* **What you will do**
Using the records that appear below, write out exactly the lines from the one with "Continue the OpenSCAD" through the one with "return out, at", keeping both end lines.
>> Start Given entries
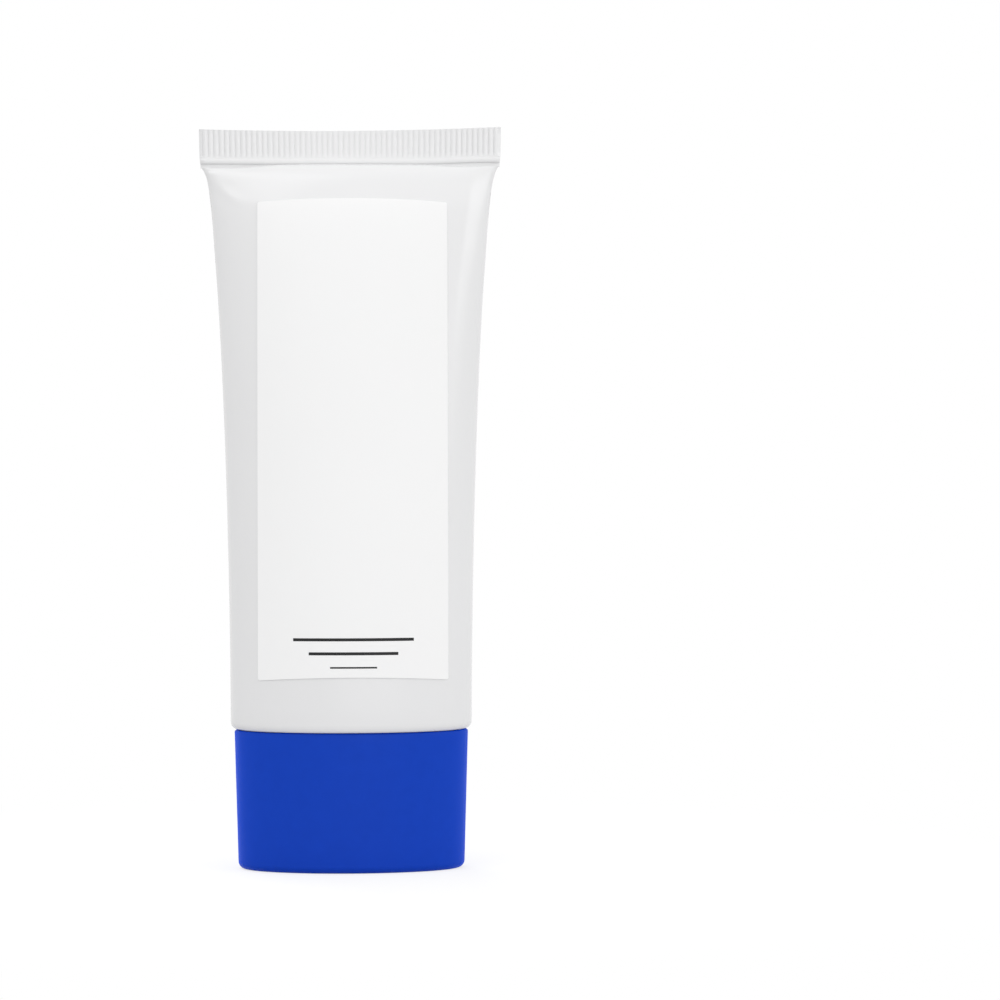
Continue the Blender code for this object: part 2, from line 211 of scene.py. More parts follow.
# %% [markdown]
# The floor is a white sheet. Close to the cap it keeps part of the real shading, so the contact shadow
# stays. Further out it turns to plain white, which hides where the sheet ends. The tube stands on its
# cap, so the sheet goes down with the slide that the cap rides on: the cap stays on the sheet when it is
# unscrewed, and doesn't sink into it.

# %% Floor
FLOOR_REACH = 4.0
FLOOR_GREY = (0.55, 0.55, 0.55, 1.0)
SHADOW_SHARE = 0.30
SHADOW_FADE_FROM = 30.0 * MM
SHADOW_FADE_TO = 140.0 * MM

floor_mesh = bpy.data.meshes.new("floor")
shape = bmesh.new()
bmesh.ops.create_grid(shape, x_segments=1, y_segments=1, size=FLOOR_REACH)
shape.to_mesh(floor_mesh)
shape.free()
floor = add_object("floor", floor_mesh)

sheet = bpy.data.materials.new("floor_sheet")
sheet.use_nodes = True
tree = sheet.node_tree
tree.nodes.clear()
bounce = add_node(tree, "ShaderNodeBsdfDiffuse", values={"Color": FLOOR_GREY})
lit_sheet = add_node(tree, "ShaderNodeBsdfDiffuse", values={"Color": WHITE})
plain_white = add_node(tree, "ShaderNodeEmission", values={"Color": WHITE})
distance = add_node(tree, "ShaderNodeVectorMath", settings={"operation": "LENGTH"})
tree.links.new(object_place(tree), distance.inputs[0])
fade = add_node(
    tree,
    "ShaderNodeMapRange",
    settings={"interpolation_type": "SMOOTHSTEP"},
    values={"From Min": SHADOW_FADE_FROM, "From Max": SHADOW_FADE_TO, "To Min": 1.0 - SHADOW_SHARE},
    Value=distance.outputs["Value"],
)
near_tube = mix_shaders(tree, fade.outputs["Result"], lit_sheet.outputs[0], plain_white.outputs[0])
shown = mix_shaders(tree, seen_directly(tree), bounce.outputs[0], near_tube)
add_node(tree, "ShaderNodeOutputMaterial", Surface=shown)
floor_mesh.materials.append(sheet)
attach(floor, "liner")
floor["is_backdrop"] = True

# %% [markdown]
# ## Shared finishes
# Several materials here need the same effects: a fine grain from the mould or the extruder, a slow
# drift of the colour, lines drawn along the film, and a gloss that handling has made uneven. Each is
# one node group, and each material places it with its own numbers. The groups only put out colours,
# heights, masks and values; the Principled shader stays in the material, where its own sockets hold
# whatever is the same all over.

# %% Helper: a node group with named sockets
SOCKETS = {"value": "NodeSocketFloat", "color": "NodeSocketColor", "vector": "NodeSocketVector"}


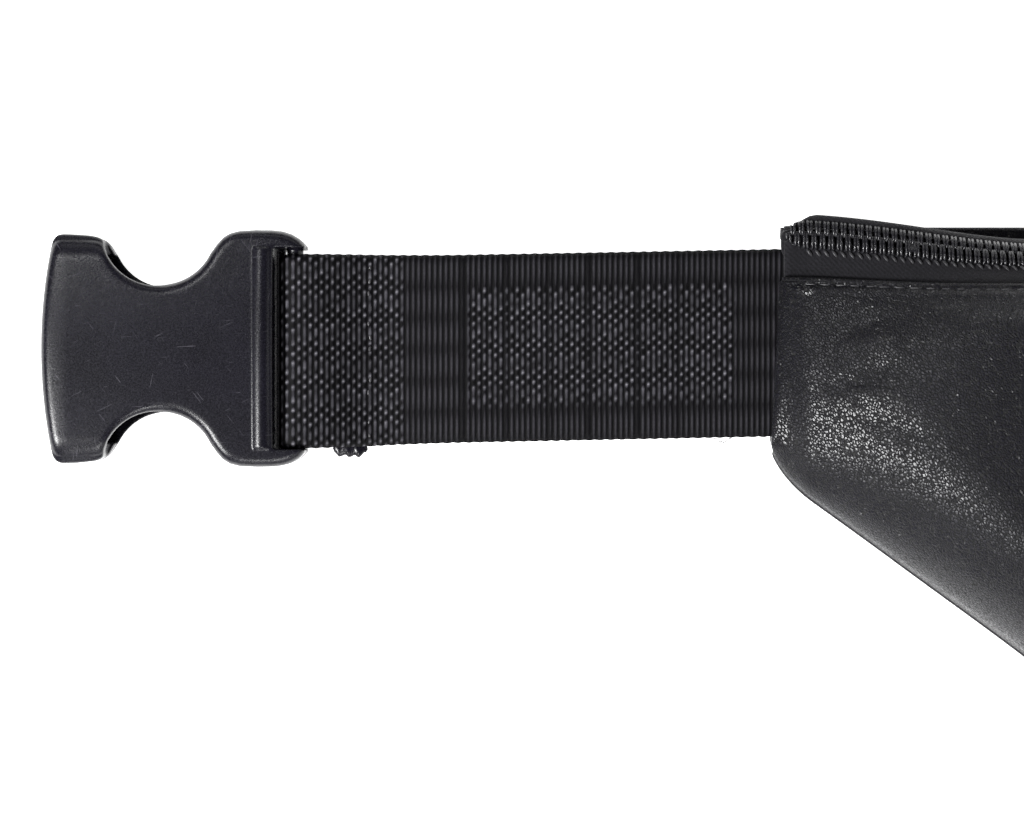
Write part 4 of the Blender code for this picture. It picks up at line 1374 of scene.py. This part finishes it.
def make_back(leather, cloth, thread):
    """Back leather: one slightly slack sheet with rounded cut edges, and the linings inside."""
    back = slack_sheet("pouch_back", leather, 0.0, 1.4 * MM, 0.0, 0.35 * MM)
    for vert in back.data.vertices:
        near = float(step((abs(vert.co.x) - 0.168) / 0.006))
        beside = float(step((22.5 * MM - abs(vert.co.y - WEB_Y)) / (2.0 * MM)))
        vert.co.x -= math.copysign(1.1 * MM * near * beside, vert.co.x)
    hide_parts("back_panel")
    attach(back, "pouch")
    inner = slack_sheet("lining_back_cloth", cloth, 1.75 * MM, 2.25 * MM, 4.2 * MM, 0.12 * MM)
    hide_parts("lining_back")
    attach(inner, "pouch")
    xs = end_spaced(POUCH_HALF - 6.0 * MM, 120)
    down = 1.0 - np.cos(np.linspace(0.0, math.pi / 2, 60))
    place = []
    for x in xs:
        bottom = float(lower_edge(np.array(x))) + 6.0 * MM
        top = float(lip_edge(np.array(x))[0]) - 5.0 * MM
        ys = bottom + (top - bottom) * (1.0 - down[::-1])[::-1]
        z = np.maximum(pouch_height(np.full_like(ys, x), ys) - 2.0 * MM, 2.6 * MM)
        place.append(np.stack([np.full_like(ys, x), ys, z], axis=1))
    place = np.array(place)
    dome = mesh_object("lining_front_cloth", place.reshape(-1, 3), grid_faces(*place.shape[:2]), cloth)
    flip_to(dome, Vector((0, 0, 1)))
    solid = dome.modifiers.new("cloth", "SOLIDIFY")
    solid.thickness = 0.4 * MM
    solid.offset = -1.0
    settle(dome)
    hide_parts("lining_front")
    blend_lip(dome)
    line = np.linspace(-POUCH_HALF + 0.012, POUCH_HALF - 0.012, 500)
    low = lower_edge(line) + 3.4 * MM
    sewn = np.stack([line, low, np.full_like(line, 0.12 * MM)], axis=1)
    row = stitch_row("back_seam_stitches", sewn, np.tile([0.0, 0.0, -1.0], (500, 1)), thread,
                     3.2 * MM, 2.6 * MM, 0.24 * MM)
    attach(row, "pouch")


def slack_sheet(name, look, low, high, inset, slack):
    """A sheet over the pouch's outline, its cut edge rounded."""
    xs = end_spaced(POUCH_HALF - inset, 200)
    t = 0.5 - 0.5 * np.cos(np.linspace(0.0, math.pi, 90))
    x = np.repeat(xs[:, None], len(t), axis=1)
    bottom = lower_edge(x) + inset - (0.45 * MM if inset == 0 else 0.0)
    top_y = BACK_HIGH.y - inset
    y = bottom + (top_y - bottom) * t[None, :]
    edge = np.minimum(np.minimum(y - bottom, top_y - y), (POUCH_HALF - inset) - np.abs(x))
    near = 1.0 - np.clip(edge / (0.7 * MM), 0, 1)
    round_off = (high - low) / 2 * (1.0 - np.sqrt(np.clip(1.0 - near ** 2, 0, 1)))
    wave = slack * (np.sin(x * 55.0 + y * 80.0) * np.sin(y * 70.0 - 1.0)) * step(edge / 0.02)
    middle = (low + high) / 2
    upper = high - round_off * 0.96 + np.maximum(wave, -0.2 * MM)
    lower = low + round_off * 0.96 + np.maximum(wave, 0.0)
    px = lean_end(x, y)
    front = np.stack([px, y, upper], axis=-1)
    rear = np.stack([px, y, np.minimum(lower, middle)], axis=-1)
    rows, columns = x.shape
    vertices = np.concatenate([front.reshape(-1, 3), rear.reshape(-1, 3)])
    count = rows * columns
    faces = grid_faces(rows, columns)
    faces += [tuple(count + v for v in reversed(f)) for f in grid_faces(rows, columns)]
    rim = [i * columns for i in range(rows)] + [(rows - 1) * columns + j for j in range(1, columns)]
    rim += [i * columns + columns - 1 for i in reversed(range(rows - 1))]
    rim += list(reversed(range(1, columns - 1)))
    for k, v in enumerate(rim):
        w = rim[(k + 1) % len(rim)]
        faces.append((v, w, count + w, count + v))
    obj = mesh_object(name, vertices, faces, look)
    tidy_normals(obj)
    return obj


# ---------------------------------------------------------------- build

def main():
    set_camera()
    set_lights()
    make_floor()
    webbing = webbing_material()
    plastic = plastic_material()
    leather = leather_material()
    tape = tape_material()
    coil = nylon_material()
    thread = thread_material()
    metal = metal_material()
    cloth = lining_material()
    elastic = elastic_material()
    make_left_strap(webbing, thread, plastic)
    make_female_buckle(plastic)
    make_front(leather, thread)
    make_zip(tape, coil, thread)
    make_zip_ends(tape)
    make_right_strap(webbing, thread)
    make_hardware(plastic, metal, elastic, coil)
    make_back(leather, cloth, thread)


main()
>> End Given entries
>> Start Given entries
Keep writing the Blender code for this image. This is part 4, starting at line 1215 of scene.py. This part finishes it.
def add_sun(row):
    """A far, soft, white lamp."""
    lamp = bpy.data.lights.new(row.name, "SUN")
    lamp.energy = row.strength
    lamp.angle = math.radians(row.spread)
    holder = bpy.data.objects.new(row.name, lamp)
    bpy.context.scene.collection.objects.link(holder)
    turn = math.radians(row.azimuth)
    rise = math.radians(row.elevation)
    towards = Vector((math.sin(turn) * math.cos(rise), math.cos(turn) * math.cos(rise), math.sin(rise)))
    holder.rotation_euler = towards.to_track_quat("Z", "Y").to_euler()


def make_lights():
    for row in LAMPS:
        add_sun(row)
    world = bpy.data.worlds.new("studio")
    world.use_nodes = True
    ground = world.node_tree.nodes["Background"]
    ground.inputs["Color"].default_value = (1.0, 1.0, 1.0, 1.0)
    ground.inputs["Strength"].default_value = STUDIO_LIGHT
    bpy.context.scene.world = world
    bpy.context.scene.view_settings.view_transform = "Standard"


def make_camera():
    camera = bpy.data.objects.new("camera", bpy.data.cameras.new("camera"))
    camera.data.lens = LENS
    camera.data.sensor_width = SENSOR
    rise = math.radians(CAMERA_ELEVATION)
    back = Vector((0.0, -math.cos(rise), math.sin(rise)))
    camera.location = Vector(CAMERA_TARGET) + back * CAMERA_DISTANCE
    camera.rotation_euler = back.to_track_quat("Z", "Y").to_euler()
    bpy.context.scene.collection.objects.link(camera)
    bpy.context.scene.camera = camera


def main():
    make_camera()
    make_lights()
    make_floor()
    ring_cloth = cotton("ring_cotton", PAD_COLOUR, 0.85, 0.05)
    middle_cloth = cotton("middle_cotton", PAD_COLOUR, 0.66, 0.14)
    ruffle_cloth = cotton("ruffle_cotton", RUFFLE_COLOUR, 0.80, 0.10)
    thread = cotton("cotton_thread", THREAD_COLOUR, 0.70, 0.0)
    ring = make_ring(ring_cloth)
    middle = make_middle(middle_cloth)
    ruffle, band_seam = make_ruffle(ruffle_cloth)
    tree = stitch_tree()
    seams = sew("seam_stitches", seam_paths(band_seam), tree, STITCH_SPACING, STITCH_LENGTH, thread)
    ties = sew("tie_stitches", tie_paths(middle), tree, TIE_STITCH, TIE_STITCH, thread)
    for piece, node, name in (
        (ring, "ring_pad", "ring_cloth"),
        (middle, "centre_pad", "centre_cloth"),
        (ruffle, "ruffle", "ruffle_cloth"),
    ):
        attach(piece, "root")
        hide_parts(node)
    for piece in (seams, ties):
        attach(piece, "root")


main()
>> End Given entries
>> Start Given entries
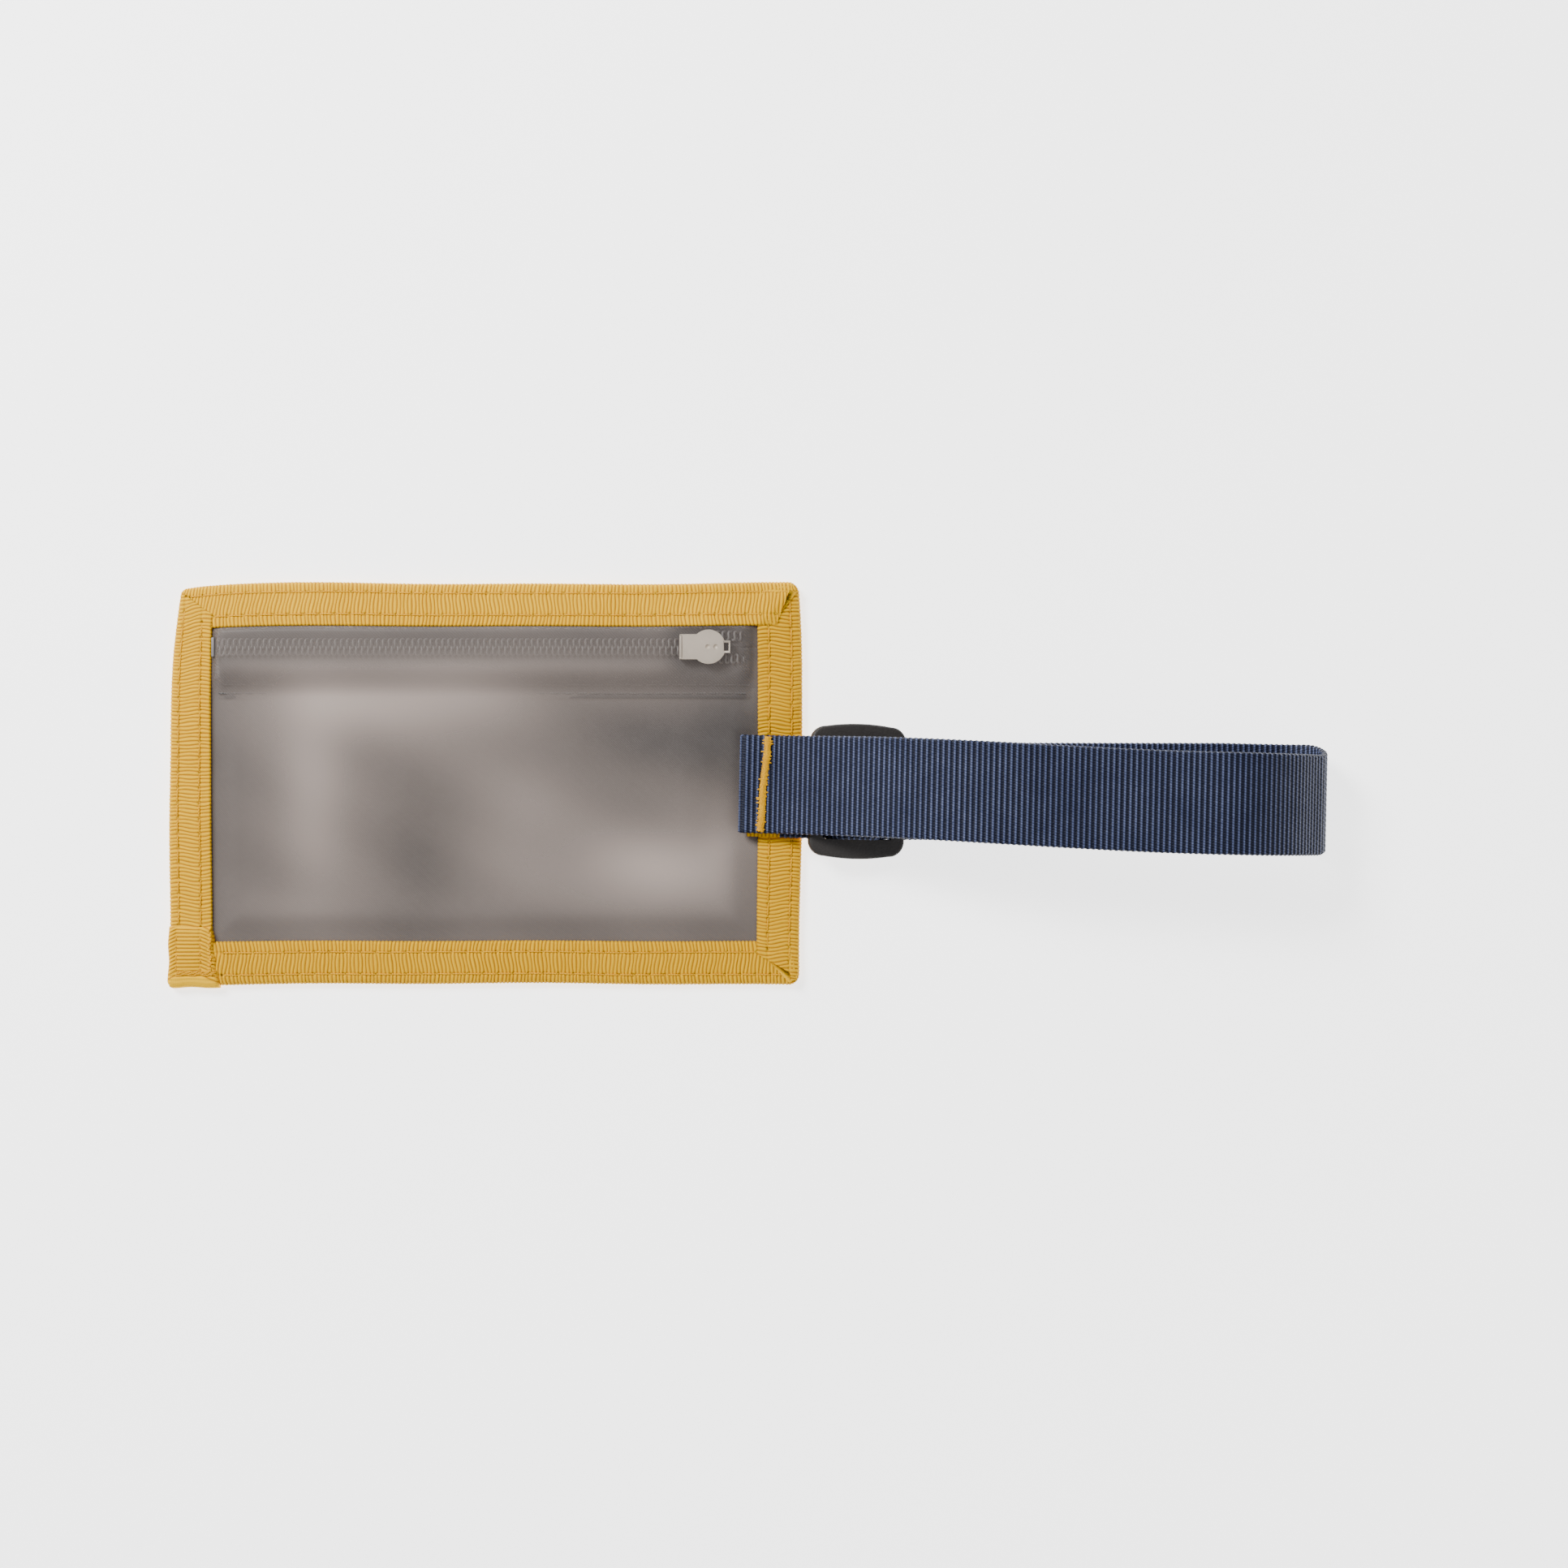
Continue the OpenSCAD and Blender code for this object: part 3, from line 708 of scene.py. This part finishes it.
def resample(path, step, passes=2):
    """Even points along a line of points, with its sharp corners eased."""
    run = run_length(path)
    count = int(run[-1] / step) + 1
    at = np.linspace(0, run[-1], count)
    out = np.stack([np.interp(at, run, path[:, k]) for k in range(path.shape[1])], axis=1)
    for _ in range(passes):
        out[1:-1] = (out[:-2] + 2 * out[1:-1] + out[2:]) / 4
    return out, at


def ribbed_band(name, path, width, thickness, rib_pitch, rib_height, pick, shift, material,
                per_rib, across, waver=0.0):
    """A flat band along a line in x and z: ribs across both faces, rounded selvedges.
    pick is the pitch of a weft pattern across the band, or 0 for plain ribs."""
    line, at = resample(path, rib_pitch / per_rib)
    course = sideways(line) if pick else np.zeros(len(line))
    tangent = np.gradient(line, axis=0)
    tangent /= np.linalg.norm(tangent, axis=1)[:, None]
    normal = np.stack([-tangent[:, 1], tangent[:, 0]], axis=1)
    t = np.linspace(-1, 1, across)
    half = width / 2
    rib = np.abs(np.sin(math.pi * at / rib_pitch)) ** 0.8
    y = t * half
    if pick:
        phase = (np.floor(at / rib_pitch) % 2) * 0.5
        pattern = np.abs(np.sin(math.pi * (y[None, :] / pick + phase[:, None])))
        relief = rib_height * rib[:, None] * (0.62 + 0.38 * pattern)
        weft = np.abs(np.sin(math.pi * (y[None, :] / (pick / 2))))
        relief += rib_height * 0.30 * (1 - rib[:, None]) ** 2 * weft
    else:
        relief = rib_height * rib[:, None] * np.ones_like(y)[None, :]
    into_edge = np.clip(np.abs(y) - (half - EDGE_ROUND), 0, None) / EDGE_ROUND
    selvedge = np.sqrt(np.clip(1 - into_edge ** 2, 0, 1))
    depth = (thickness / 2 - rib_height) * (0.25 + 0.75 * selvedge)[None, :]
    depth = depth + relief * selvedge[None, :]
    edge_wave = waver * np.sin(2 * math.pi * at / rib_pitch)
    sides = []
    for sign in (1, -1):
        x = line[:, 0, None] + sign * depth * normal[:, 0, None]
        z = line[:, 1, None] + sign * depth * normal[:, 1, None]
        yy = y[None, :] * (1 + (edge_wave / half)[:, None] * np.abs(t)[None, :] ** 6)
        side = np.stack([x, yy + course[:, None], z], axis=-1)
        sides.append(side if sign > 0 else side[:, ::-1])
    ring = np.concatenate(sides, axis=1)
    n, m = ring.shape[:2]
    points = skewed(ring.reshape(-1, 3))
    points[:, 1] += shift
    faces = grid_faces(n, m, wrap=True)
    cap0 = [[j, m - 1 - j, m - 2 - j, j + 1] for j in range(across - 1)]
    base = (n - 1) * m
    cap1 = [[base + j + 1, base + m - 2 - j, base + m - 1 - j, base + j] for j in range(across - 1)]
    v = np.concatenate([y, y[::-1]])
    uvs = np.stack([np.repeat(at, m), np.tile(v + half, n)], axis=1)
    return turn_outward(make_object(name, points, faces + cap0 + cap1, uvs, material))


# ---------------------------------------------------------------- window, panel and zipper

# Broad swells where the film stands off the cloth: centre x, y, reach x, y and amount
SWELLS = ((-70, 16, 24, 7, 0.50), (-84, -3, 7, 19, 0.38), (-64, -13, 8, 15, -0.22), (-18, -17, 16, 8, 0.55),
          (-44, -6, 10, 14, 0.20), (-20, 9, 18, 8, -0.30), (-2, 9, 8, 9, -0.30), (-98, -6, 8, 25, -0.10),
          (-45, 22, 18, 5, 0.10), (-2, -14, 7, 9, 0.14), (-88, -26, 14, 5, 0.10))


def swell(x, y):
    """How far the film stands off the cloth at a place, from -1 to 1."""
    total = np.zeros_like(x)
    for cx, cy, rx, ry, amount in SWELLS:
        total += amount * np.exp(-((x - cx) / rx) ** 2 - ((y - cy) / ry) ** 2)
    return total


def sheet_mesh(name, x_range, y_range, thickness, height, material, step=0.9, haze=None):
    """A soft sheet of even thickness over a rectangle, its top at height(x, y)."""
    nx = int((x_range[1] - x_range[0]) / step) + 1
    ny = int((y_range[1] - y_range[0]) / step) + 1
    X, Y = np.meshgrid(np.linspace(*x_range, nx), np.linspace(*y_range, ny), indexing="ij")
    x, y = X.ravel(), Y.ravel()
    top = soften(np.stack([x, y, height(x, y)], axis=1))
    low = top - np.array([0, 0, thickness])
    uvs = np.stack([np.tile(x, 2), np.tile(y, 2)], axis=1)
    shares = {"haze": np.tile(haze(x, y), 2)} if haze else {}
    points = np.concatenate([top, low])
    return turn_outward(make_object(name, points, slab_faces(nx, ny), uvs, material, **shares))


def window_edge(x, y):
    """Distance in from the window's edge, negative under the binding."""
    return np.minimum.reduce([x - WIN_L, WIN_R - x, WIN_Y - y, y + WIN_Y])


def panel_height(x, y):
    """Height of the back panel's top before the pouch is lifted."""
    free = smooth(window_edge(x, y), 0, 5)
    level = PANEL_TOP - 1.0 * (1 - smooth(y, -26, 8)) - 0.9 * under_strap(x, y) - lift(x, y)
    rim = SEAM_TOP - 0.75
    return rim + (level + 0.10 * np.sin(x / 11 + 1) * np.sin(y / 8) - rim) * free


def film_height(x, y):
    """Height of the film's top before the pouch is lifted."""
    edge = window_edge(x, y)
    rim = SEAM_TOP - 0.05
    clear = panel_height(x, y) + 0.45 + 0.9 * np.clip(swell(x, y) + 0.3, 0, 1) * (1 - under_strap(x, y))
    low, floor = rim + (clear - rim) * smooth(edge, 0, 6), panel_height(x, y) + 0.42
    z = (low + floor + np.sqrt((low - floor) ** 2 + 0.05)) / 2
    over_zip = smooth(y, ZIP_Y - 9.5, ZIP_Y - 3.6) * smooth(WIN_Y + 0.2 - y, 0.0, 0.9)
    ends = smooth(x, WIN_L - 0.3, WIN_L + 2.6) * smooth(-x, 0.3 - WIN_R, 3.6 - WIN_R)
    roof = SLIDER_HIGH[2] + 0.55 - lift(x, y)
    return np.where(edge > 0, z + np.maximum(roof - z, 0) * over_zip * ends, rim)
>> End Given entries
* **Solution to this problem**
Continue the OpenSCAD and Blender code for this object: part 3, from line 708 of scene.py. This part finishes it.
def resample(path, step, passes=2):
    """Even points along a line of points, with its sharp corners eased."""
    run = run_length(path)
    count = int(run[-1] / step) + 1
    at = np.linspace(0, run[-1], count)
    out = np.stack([np.interp(at, run, path[:, k]) for k in range(path.shape[1])], axis=1)
    for _ in range(passes):
        out[1:-1] = (out[:-2] + 2 * out[1:-1] + out[2:]) / 4
    return out, at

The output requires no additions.